KHARTOUM/JUBA (Reuters) - Sudan and South Sudan have agreed to resume direct flights between their capital cities nearly five months after they were halted during a dispute over the status of South Sudanese living in the north, both sides said on Sunday.
The two countries have been at loggerheads over a variety of issues since South Sudan split away from Sudan a year ago under a 2005 peace deal that ended decades of civil war.
Hundreds of thousands of southerners still live in Sudan, where many have faced an uncertain legal status since an April deadline passed for them to get work and residency documents or be treated like foreigners.
Sudan halted flights between Juba and Khartoum after the deadline because they were no longer domestic and therefore required an international agreement, said Rahamatalla Mohamed Osman, Sudan’s undersecretary of foreign affairs.
At the time most South Sudanese living in the north had not been issued passports yet. Juba’s embassy in Khartoum has recently started handing out travel documents.
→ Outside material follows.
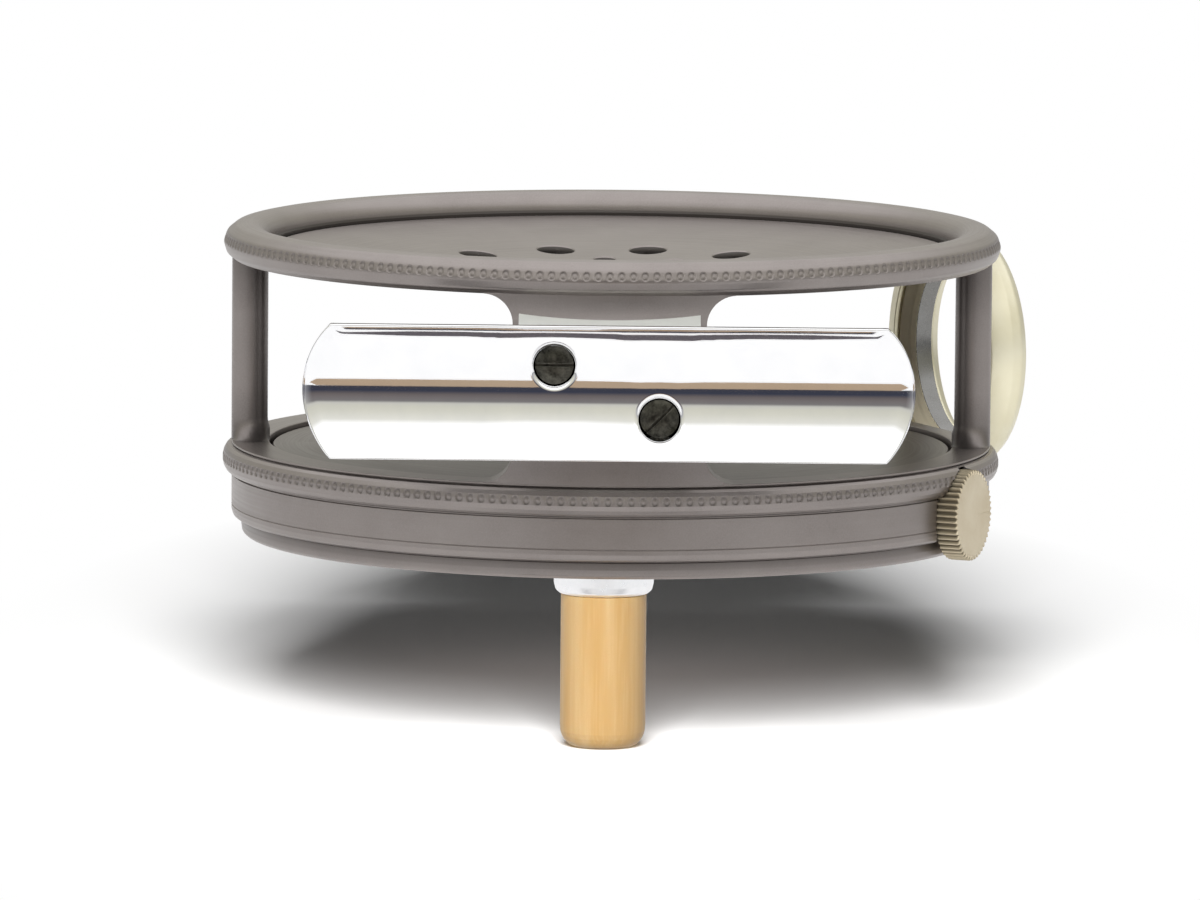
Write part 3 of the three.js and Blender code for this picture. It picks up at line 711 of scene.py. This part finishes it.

Tickets via Kenya or Ethiopia cost up to four times what Sudanese carriers charged until the suspension, making it hard for many travelers to afford flights.
On Friday, the two civil aviation authorities reached a provisional deal that opens the way for Sudanese carriers to restart direct flights, Osman said by phone after visiting Juba.
“The two countries agreed to resume the flights between the two capitals,” he said. South Sudan’s transport ministry confirmed the agreement.
So far, Sudan Airways and Marsland have applied, but more airlines will be able to join, he said, adding that the two civil aviation authorities will decide the timing of the first flight.
“We signed the day before yesterday and then the procedures will take place,” he said. “I hope it will be soon.”
David Martin, undersecretary in South Sudan’s ministry of transport, said it was up to Sudan when flights could resume. “We leave it to them. For us we don’t have an airline.”
South Sudan seceded from Sudan after voting overwhelmingly to secede in a 2011 referendum.
The plebiscite was promised in the 2005 peace deal that ended decades of civil war in which some 2 million people are estimated to have died.